Rows from a 3D modeling dataset:
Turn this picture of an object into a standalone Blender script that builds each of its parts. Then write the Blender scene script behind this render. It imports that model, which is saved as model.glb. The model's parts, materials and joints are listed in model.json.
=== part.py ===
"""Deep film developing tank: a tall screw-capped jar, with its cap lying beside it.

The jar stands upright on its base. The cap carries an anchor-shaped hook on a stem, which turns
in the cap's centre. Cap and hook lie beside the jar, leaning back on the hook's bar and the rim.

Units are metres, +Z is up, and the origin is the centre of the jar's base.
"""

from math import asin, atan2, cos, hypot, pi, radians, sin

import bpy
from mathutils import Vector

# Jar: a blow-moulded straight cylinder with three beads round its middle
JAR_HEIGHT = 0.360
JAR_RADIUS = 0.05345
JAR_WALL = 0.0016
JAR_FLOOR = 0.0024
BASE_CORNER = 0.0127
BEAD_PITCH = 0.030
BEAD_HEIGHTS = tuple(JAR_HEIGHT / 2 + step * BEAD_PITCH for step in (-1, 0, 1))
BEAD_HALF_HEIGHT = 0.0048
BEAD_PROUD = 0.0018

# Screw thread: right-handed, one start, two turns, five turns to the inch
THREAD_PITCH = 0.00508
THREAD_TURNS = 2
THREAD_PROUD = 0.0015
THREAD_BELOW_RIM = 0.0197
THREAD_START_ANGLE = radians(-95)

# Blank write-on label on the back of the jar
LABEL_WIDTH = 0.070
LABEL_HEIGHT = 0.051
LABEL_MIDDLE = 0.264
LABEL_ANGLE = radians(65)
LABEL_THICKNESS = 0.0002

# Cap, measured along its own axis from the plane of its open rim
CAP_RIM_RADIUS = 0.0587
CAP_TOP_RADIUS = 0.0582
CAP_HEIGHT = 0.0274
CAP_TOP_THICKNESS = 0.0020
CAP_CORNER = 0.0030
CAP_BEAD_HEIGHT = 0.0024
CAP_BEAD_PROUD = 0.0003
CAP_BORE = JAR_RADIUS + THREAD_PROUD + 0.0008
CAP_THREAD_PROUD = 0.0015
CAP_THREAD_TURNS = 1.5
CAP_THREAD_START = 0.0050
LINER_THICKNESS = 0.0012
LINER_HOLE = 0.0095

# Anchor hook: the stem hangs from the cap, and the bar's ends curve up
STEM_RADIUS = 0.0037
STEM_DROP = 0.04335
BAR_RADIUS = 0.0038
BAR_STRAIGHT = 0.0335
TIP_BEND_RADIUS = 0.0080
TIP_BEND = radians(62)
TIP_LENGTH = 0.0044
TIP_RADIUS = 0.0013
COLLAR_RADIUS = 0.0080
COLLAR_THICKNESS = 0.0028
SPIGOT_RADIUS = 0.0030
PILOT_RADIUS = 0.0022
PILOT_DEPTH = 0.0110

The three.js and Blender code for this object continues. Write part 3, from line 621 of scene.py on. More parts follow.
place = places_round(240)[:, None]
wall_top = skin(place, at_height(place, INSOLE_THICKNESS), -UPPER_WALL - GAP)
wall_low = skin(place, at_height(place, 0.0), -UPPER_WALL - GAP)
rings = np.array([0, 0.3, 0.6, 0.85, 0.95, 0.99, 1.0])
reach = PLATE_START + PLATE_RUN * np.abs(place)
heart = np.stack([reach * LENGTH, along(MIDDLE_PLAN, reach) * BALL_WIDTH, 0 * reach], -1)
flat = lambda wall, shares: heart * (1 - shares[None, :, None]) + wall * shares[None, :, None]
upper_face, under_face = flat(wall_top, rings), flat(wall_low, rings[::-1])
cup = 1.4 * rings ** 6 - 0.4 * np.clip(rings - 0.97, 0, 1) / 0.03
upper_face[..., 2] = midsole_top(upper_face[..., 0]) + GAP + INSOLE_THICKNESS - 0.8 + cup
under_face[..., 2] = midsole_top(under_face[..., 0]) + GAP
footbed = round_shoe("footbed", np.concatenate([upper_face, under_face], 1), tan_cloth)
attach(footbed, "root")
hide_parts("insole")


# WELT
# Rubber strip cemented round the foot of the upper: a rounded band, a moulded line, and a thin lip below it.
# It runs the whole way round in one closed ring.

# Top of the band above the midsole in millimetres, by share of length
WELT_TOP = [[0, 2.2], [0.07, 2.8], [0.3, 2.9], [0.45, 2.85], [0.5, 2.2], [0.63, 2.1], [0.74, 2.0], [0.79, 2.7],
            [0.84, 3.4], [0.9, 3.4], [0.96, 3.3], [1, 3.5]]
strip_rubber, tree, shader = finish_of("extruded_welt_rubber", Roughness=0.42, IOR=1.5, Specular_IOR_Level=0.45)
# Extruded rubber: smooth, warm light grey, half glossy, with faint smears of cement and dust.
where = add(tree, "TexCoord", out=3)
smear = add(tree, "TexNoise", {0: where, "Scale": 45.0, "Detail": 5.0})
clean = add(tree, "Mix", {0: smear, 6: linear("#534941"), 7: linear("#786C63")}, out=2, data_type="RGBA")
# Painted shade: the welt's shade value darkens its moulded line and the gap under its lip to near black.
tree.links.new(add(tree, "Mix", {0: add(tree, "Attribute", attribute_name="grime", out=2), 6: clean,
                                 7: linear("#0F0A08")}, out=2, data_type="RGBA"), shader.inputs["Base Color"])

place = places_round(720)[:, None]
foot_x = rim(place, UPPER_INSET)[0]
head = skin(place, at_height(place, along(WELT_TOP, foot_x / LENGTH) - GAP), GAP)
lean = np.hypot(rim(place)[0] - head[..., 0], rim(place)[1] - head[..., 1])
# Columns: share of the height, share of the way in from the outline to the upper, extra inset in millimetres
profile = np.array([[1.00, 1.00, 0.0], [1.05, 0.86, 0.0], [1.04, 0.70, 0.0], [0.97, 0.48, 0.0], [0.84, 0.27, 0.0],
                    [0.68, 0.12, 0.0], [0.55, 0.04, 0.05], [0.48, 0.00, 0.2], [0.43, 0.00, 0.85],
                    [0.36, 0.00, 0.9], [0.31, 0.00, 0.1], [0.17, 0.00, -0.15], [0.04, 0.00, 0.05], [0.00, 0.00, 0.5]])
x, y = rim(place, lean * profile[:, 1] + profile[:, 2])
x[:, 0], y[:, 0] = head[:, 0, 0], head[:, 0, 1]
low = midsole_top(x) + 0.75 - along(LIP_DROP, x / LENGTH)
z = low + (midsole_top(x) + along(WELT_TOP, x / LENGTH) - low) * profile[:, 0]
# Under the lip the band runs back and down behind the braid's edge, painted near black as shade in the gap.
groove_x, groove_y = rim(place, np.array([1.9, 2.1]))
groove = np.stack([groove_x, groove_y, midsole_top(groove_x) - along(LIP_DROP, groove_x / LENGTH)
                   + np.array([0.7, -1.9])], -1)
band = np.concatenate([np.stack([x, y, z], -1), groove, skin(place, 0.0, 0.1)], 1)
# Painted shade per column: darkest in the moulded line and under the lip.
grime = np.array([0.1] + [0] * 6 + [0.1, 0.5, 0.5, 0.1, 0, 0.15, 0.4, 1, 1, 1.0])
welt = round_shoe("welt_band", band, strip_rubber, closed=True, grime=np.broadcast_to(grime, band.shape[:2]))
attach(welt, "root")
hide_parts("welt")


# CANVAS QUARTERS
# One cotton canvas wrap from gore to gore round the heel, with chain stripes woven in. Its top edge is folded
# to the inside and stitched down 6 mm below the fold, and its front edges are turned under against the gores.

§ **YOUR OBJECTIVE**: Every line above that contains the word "behind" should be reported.

§ **EXERCISE RESULT**:
Turn this picture of an object into a standalone Blender script that builds each of its parts. Then write the Blender scene script behind this render. It imports that model, which is saved as model.glb. The model's parts, materials and joints are listed in model.json.
# Under the lip the band runs back and down behind the braid's edge, painted near black as shade in the gap.